Phew! That’s Applied USM
At this point in the process, you should now have a nice pile of ideas, feature suggestions or solutions that everybody in the room has both created and voted on. Of course, I’m leaving out plenty of steps before and after applied user story mapping for a full-scale product discovery or innovation workshop. Usually, applied USM comes a step after we know a little about the users we are designing for and so we have some basic personas, but before sketching out concrete interface or service ideas. A one-day product discovery workshop typically looks a little like this:
- General introductions and discussion of product/service goals
- Creation of lean personas
- Applied USM
- Storyboarding of prioritized solutions
- Sketching of potential products/features
- Deciding on what to prototype and test
When To Use Applied USM
Applied USM is an extremely versatile and flexible exercise that can be used in the ideation process for any product or service.

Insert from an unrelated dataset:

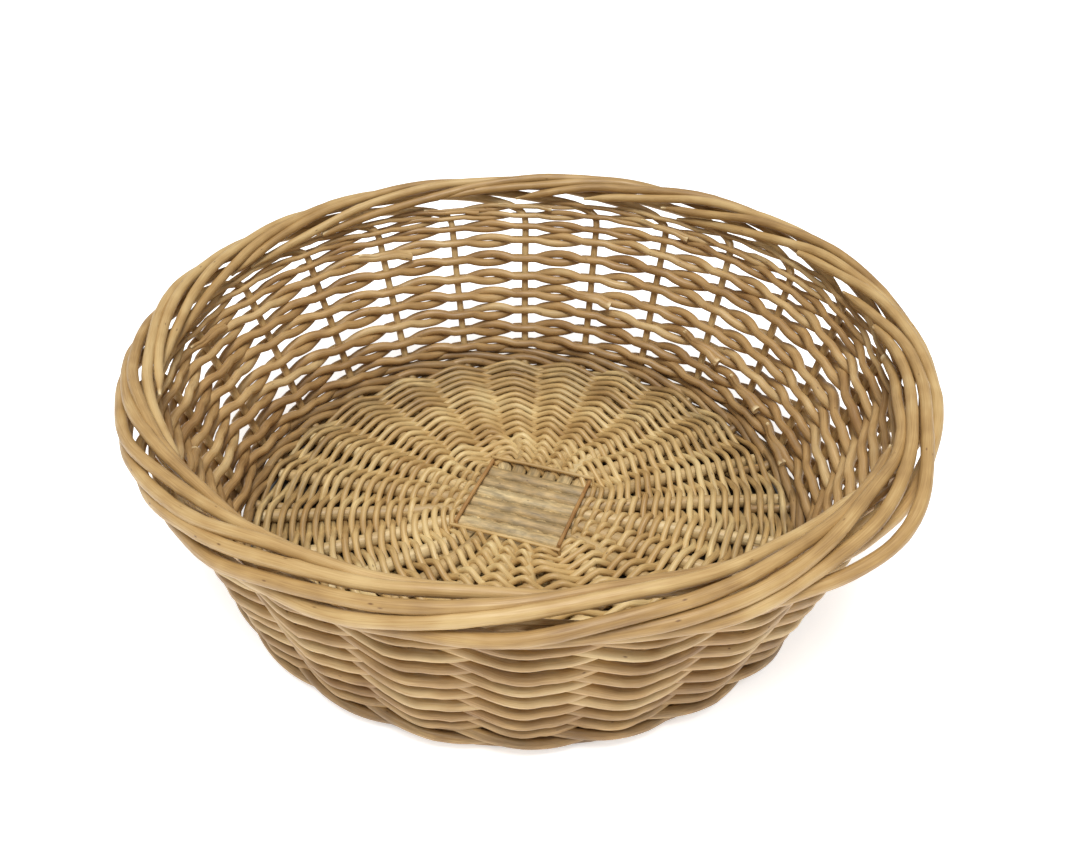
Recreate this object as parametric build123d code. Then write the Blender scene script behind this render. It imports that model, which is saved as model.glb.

Applied USM is cheap and easy to try out. It’s also something you can experiment with in a small product team before exposing the rest of your company to it. I recommend trying it on something non-critical, like updating a user account section of your product, or highlighting opportunities for increased user engagement in one of your existing user flows (e.g. where could we send users a useful notification during their average week).
I hope you get a chance to try out this exercise in your own company or with your own clients. If you do, please tell me how it goes!